I own some sample banks (the Samples from Mars collection, plus a lot of stuff I gathered over the years) but rarely use them for other things than drum parts. Most of what I do is done live, or sampled from my own synths or audio sources specifically for the project. I use a lot of field recordings. (Always have a pocket recorder with me). The OT hardly ever does basic drum duties. The Digitone however does. I like it.
I always have 3 sequencers running. I find that more flexible than centralizing everything on the OT. It rises the serendipity factor (aka: “happy accidents”)
My Gear
I use the Octatrack (master clock), Digitone, SP-16, AS-1, Blofeld, Animoog on an iPad, Equator softsynth with a Roli keyboard (If there were a hardware equivalent to the Equator I’d go for it but as of now Equator is quite unique and really useful for what I do) . I have a Touché midi controller to modulate midi CC’s in a very spectacular way. External FX from Eventide and Strymon. I play electric and acoustic guitar, and bass (using their specific compressor/preamps/cab sim plus an Analog Drive, but they share time-based effects with the rest of the rig) Every piece of gear is individually patched (inputs and outputs) to a Soundcraft Impact mixer so I can route anything anywhere, including chaining gear on the fly. When playing live, often a sax player or a percussionist joins in, I just plug them into the mixer and he’s part of the set-up. OT’s master and cue ouputs are of course individually patched in the mixer like anything else.

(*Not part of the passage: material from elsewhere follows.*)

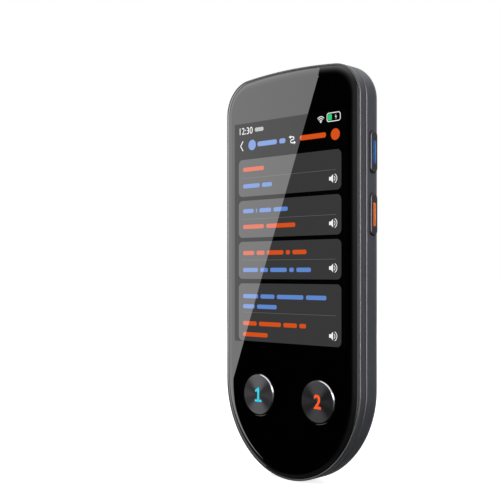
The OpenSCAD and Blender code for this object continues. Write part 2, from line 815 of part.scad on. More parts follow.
module antenna() {
    antenna_len = 20;
    antenna_h = floor_z - tongue_h - slip - edge_r;
    color(copper) stand()
        block([-half_w + shell_wall + fit, side_board_y - antenna_len / 2, edge_r],
              [flex_t, antenna_len, antenna_h]);
}

// A talk button: chamfered cap with a flange under the glass.
module talk_button(s) {
    top = body_t + talk_proud;
    color(gunmetal) stand() translate([s * talk_x, talk_y, 0]) rotate_extrude() polygon([
        [0, flange_bottom], [flange_r, flange_bottom], [flange_r, flange_top], [talk_r, flange_top],
        [talk_r, top - talk_chamfer], [talk_r - talk_chamfer, top], [0, top]
    ]);
}

module talk_stem(s) {
    color(steel) stand() translate([s * talk_x, talk_y, 0])
        rod(talk_stem_d / 2, talk_switch_z + stem_seat + talk_travel + fit, flange_bottom);
}

module left_talk_button() {
    talk_button(-1);
}

module right_talk_button() {
    talk_button(1);
}

module left_talk_stem() {
    talk_stem(-1);
}

module right_talk_stem() {
    talk_stem(1);
}

// A side key: long chamfered cap with a tab at each end behind the wall and a pocket for the inlay.
module side_key(y) {
    step = side_chamfer;
    color(gunmetal) stand() difference() {
        union() {
            side_slot(y, side_len, side_w, key_back_x, side_face_x - step);
            side_slot(y, side_len - step, side_w - step, key_back_x, side_face_x - step / 2);
            side_slot(y, side_len - 2 * step, side_w - 2 * step, key_back_x, side_face_x);
            side_slot(y, side_len + 2 * side_tab_len, side_w, key_back_x, tab_x);
        }
        side_slot(y, inlay_len + 2 * fit, inlay_w + 2 * fit, side_face_x - inlay_depth, side_face_x + past);
    }
}

module side_inlay(y, shade) {
    color(shade) stand() side_slot(y, inlay_len, inlay_w, side_face_x - inlay_depth, side_face_x + fit);
}

module side_stem(y) {
    back = switch_x + stem_seat + side_travel + fit;
    color(steel) stand() translate([back, y, side_z]) rotate([0, 90, 0])
        cylinder(d = side_stem_d, h = key_back_x - back);
}

module upper_side_key() {
    side_key(side_ys[1]);
}

module lower_side_key() {
    side_key(side_ys[0]);
}

module upper_inlay() {
    side_inlay(side_ys[1], blue);
}

module lower_inlay() {
    side_inlay(side_ys[0], orange);
}

module upper_side_stem() {
    side_stem(side_ys[1]);
}

module lower_side_stem() {
    side_stem(side_ys[0]);
}

rear_shell();
front_frame();
front_glass();
glass_tape();
display_module();
display_flex();
camera_ring();
camera_window();
lens_trim();
camera_module();
speaker_mesh();
speaker_foam();
speaker_chamber();
speaker_driver();
battery();
battery_pad();
battery_lead();
main_board();
shield_can();
board_chips();
board_screws();
rear_microphone();
microphone_boot();
tip_microphone();
socket_board();
charging_socket();
key_board();
key_flex();
talk_switches();
side_key_board();
side_switches();
antenna();
left_talk_button();
left_talk_stem();
right_talk_button();
right_talk_stem();
upper_side_key();
upper_inlay();
upper_side_stem();
lower_side_key();
lower_inlay();
lower_side_stem();
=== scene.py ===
"""Looks of a handheld voice translator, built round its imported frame."""

import math

import bmesh
import bpy
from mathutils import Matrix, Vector


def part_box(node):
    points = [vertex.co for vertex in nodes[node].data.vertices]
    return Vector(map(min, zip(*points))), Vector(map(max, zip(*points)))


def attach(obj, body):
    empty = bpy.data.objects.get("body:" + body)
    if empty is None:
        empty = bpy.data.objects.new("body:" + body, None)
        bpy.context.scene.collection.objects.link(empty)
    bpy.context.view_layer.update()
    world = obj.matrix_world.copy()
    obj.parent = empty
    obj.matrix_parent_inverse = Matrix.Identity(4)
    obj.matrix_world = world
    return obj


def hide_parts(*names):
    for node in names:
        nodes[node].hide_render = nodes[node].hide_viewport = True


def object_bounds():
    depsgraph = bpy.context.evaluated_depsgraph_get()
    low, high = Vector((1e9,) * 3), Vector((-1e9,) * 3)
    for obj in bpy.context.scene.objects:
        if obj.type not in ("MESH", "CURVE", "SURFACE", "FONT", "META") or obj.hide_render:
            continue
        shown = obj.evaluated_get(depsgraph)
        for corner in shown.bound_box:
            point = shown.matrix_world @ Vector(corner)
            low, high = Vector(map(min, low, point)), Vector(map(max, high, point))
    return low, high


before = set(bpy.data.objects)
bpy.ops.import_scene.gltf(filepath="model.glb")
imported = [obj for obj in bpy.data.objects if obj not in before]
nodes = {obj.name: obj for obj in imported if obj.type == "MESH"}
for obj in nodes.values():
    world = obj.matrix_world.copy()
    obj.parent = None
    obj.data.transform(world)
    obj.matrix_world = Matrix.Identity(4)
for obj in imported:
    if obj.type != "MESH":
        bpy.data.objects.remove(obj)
cad_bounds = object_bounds()

MM = 0.001


# ---------------------------------------------------------------- places and sizes

def at(x, y, z):
    """A point of the case as it lies on its back, in millimetres, turned upright and into metres."""
    return Vector((x, -z, y)) * MM


def lying(node):
    """Lowest and highest corner of a CAD node as it lies on its back, in millimetres."""
    low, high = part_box(node)
    return Vector((low.x, low.z, -high.y)) / MM, Vector((high.x, high.z, -low.y)) / MM


def middle(node):
    """Centre of a CAD node as it lies on its back, in millimetres."""
    low, high = lying(node)
    return (low + high) / 2


SHELL_LOW, SHELL_HIGH = lying("rear_shell")
HALF_W, Y_TOP, Y_TIP, SHELL_Z = SHELL_HIGH.x, SHELL_HIGH.y, SHELL_LOW.y, SHELL_HIGH.z
GLASS_LOW, GLASS_HIGH = lying("front_glass")
GLASS_Z, FACE_Z = GLASS_LOW.z, GLASS_HIGH.z
LIP_Z = lying("front_frame")[1].z
SEAM_R, SEAM_GAP = 0.3, 0.3
FLOOR_Z = SHELL_Z + SEAM_GAP
WEB_T, TONGUE_H, TONGUE_T = 0.8, 1.1, 0.8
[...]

Sampling is done either on the OT or the SP-16, both are fed with one of the 14 submixes (not all are used for routing or sends, they also feed the monitors) so I juste dial in the combination of external sources I need to be sampled. There is of course a vinyl turntable within reach.
I play synths live using either the SP-16 pads, the Roli keyboard or the DN trig keys. I don’t have a dedicated master keyboard: I can’t play piano anyway. The Roli is fun to play for a guitar player because it’s very tactile and reacts very much like guitar strings.
All the midi is routed through a iConnectMidi4+.
I use a Yamaha MFC10 footpedal to control OT’s PUM’s, mutes on DN tracks, control the Eventide stompboxes that are NOT on the floor but side by side with the synths because KNOBS and whatever else needs to be controlled while I’m playing guitar or bass.
My Transitions
I have no obligation to keep the music flowing seamlessly to keep the people on the floor, so transitions are not a big deal rhytm-wise, I can take some time to switch projects but often I start a sequence on one of the sequencers while I load the other ones, or I play bit of a vinyl, or whatever is suitable for the particular transition. Because of the flexible set-up the mixer provides, I can also easily fill the gap with, for instance a field recording running through an filter plus a modulated delay commanded by a midi track on the Digitone while I reload the Octatrack. Or a DN chord progession heaviliy modulated use the Touché (one hand required).
So my set-up is not 100% computerless because I need/want Equator (which runs standalone), and also I use it for librarian duties/file management and configuration software, but it’s DAW-less. On stage, the laptop’s lid is closed. I use a Midi Control app on a Android smartphone to change presets on Equator and whatever else needs to be reconfigured/reset on the fly that would be cumbersome using the MFC10. (Very convenient and tiny footprint)
Disclaimer
I am a bit embarassed because my report might come over a bit as a show-off of gear. It isn’t meant to be: I just wanted to share because maybe some ideas could be helpful to others, I myself have been inpired many times by other people’s ways of doing things (including on this forum, one of the best I know) and I’m grateful they shared it. To put things in perspective, I’m a 61 years old professional, I started in the music business in 1978 so I gathered (and lost, too) some stuff over the years… I’m not a spoiled gear-laden 16 year old.